テレコム社会科学賞

表彰者コメント

※受賞者の所属は当論文賞受賞時のものです。

依田 祐一 氏(流通科学大学 流通科学研究所 客員研究員/神戸大学大学院 経営学研究科 研究員)

テレコム社会科学賞 入賞「企業変革における情報システムのマネジメント—ISのフレキシビリティと戦略的拡張性—」

■受賞者コメント

依田 祐一

このたびは、名誉あるテレコム社会科学賞をいただきましたこと、心より光栄に存じます。電気通信普及財団の皆様、審査いただいた先生方にあらためて深く御礼申し上げます。

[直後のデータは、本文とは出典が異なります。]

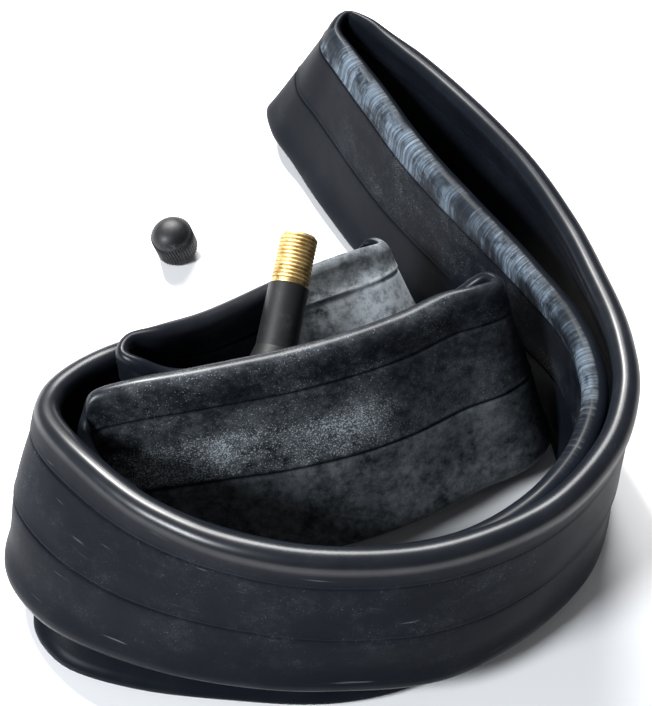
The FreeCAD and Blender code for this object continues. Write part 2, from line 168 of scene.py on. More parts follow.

今回の本書の受賞は、周囲の多大なご指導、ご支援あってのものです。著書に係る研究事例としてお世話になりましたセーレン株式会社、パナソニック株式会社、株式会社良品計画の3社の企業関係の皆様、神戸大学大学院及び流通科学大学の指導教員の先生方及び諸先輩方、研究活動に寛大なご理解をいただいた勤務先(株式会社情報流通総合研究所、株式会社NTTドコモ)の皆様、諸研究会・学会(神戸大学MBAのIT関係者のN&A研究会、経営情報学会「次世代システム研究会」、情報システム学会「産業界からの論文発表を促進するための研究会」)の皆様、碩学舎・中央経済社の皆様など、本書に関して、ご指導及びご支援をいただきました関係の皆様に、改めてこの場を借りて感謝申し上げます。

本書では、ここちょうど20年来において理論的にも実践的にも主流となってきた企業情報システムのITアウトソーシング論に対して、戦略的なインソーシングの有効性を主張しております。具体的には、日本を代表する株式会社良品計画の松井改革(2001年~)、セーレン株式会社の川田改革)、松下電器産業株式会社の中村改革のIT主導のV字回復の3社の比較事例を通じて、企業変革の面から捉えた場合、戦略的にインソーシングするITマネジメントの有効性が主張されるとともに、その理論的根拠としての「ISのフレキシビリティと戦略的拡張性」という新たな概念と理論仮説を提示しております。そして、情報システム子会社化やITアウトソーシングによってとって代わられつつある、企業のIT部門の存在意義、存在価値に改めて注目しています。企業変革には、重要な経営資源である点を主張しております。

今後ですが、今回の受賞を励みに、理論と実践を架橋する経営学に貢献できるように、そして何よりも企業経営の一助となるように、電気通信に係る事業に普及できるように、本研究をさらに深耕し、拡張していくことが、皆様の多大なご支援、今回の受賞のご期待に応えていくことと考えています。このたびの受賞を今後の研究活動の励みとし、より一層精進していく所存です。

末筆ながら、貴財団の益々のご発展とご繁栄を心より祈念申し上げます。